A parish is the local community of the faithful in a specific geographic area, served by a church and led by a priest or pastor. It is the basic unit of the Church’s life where people gather for Mass, the sacraments, worship, education, and charitable work.

Where does a parish fit in the church’s structure?

Understanding the hierarchy helps see how parishes relate to larger church governance:

  1. Parish — the local church community within a diocese (or archdiocese). It has its own church building, pastor, and parish council.
  2. Diocese (or archdiocese in a major metropolitan area) — a region overseen by a bishop (or archbishop). A diocese contains many parishes.
  3. Ecclesiastical province — a larger grouping of dioceses. One diocese is the metropolitan see led by a metropolitan archbishop; the other dioceses in the same province are called suffragan dioceses.

In short, a parish is the local community inside a diocese, and several dioceses make up an ecclesiastical province.

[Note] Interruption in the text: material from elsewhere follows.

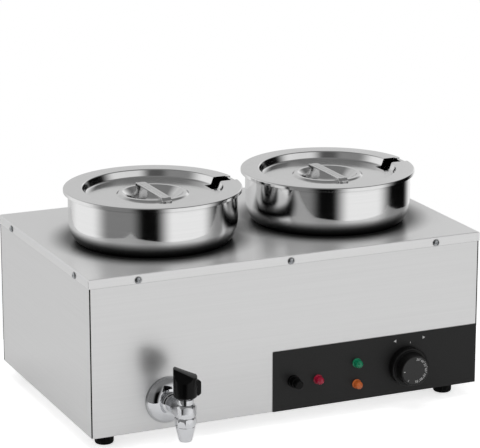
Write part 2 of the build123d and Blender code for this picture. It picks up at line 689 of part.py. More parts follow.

The province is part of the broader Church governance structure.

Civil parishes vs ecclesiastical parishes

In some countries, the word parish also refers to a civil administrative area (not a church) used for local government. Likewise, province can refer to a civil/political region (for example, Canada). Those civil uses are separate from the church's organizational terms, though they share historical roots in mapping communities.

Example

Imagine a city with one or more churches forming St. X Parish. St. X Parish is part of a larger diocese (the Archdiocese of Y). Several dioceses make up the Ecclesiastical Province of Z, led by a metropolitan archbishop. The diocese handles regional governance and clergy assignments; the parish handles local worship, sacraments, and community services.

Takeaway

A parish is the local church community within a diocese, and a group of dioceses forms an ecclesiastical province. Civil uses of the terms parish and province exist in some countries but refer to different kinds of boundaries and governance.